Ingres nous a laissé le souvenir le plus attendri de la Famille Forestier en ce précieux feuillet du Louvre[1], grâce auquel nous connaissons à merveille les hôtes qui furent si accueillans à sa jeunesse. La jeune fille, dont la main traîne sur le clavecin, n’est point jolie, à beaucoup près. Son visage passerait partout inaperçu, presque insignifiant, sans l’air de bonté, de douceur, de bienveillance heureuse qui est ici comme un air de famille. Elle portait les prénoms de Anne-Marie-Julie. On l’appelait Julie. Pour Ingres, elle était la bonne Julie. Comment cela se fit-il ? En 1806, Ingres avait vingt-six ans et Julie dix-sept, étant née en 1789. Les deux jeunes gens se rencontraient presque tous les jours depuis plusieurs années. Ingres avait vu grandir sous ses yeux la fillette qu’il écoutait au piano, quand lui-même ne faisait point sa partie de violon à ses côtés. Ils s’aimèrent. Ils se le dirent. Et ce fut le début d’une idylle qui devait finir cruellement pour tous deux.

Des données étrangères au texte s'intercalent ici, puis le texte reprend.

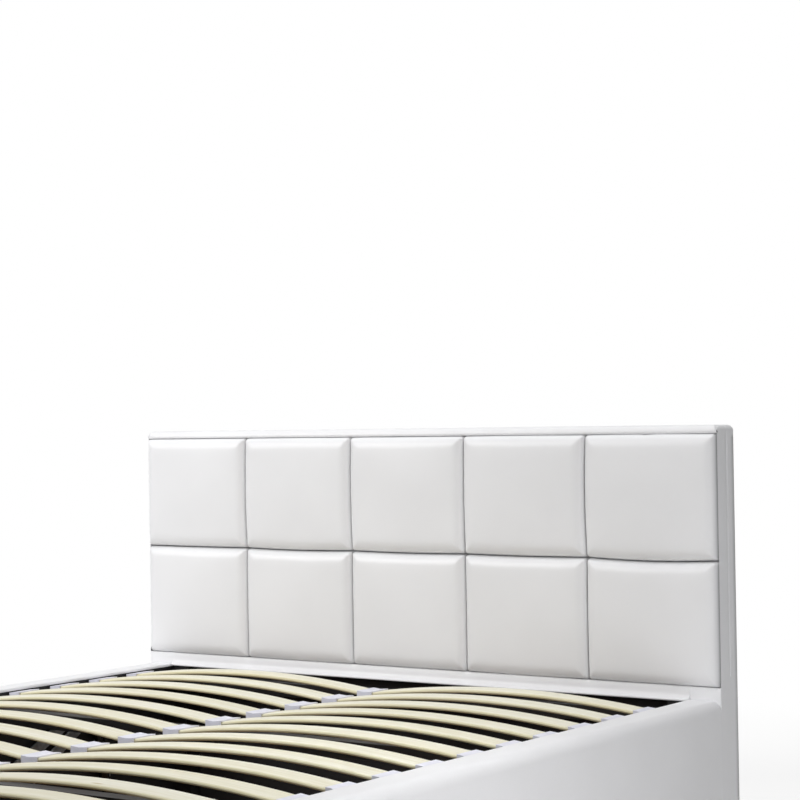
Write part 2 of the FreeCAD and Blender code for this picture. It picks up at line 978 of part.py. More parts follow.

Nous possédons l’unique billet écrit, avant le départ du peintre pour Rome, par Mlle Forestier à Ingres. Il n’est pas daté, mais certainement il est du printemps de l’année 1806. Le voici :


« Ce jeudi matin.

« Monsieur, ce n’est pas sans avoir beaucoup réfléchi que j’ose me permettre de mettre par écrit ce que je n’ai pas trouvé le moment de vous dire ; mais la droiture de mes intentions, la contrainte dans laquelle on juge à propos de me tenir depuis deux mois, et, plus que tout cela, un propos que j’ai entendu tenir à papa hier matin, tandis qu’il me croyait encore endormie, tellement offensant pour moi que si ce n’était lui qui l’ait dit, il ne serait jamais oublié, ni pardonné, tout cela me force à vous écrire que je regarde comme indispensable de mettre maman au fait de ce secret qu’il m’a déjà trop coûté de lui celer jusqu’à présent. Je sais, aussi bien que vous, les raisons qui peuvent vous retenir. Elles doivent céder à la nécessité de me tirer de cet état de gêne et d’incertitude ; dites-lui simplement vos intentions

  1. Ingres, à qui on rendit plus tard ce dessin, en fit don à son ami M. Coutan. En 1882, le Louvre le reçut, avec une série magnifique d’œuvres des maîtres du XIXe siècle, de Mme Schubert-Milliet, héritière, par sa sœur, du grand collectionneur Coutan.